Farewell Road America?
You already know the ALMS race a Road America will be cut to a sprint of 2 hours 45 minutes, from the announced 4 hours. That rumor’s been floating around a while – from Long Beach on, actually. Finally, this week they sent the memo to teams and partners, and once again couldn’t help themselves, they had to spin it. In addition to admitting that it’s “a problem” for television (Murphy suspects that means “too much money we don’t have) – blames ‘survey data.’ Huh? They found a human – more than one – who would opine that Road America’s four hours is “too long?” Where did they run this survey?

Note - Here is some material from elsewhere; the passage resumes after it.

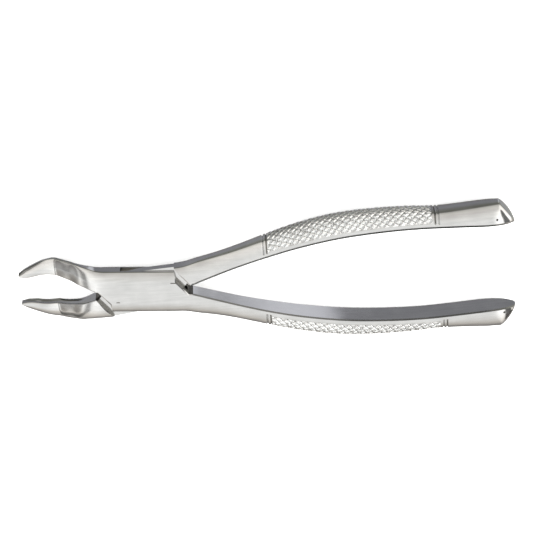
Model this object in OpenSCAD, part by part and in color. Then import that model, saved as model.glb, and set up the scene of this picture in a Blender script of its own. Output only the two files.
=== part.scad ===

In Daytona Beach?
What’s the real story here? It should come as no surprise that the top two races in attendance are Sebring and Petit Le Mans, both true enduros; Monterey’s attendance has more than doubled since it changed its format to “four hours into dusk.” Road America has only Utah to thank for keeping it from being the worst-attended ALMS race. Given the history of the iconic Wisconsin track, what gives? If you’ve been reading the Bear for long you know his answer.
Sadly, after this year’s failed event, Road America will likely be off the ALMS calendar in 2010.
Murphy’s Le Mans GT Punter’s Guide
Wondering why you haven’t seen it? The Bear isn’t really in the business of simply writing the obvious, but by popular demand, here it is.
GT1 qualifying was Corvette, Corvette, Aston Martin, Corvette, Corvette. Murphy picks Corvette, giving the two Corvette Racing entries identical 3-2 odds on the win. The whole rest of GT1 goes into “the field” at 50-1.
Baring bad luck (or boneheadedness) will look like your nearby American Le Mans Series event plus on interloper, for a while, anyway. Risi bring their all-pro driving squads, while Flying Lizards will hang in there while Bergmeister and Law are piloting. More a threat is the interloper –Felbermayr Proton, mercifully with the Felbermayrs in another entry. Everyone else is handicapped, whether by Hankook tires, a one-eyed driver, a Spyker, McDreamy, a rich banker, or a richer oilman. Make those first three teams each 3-1 favorites, and throw the rest into “the field” at 50-1. There. Done.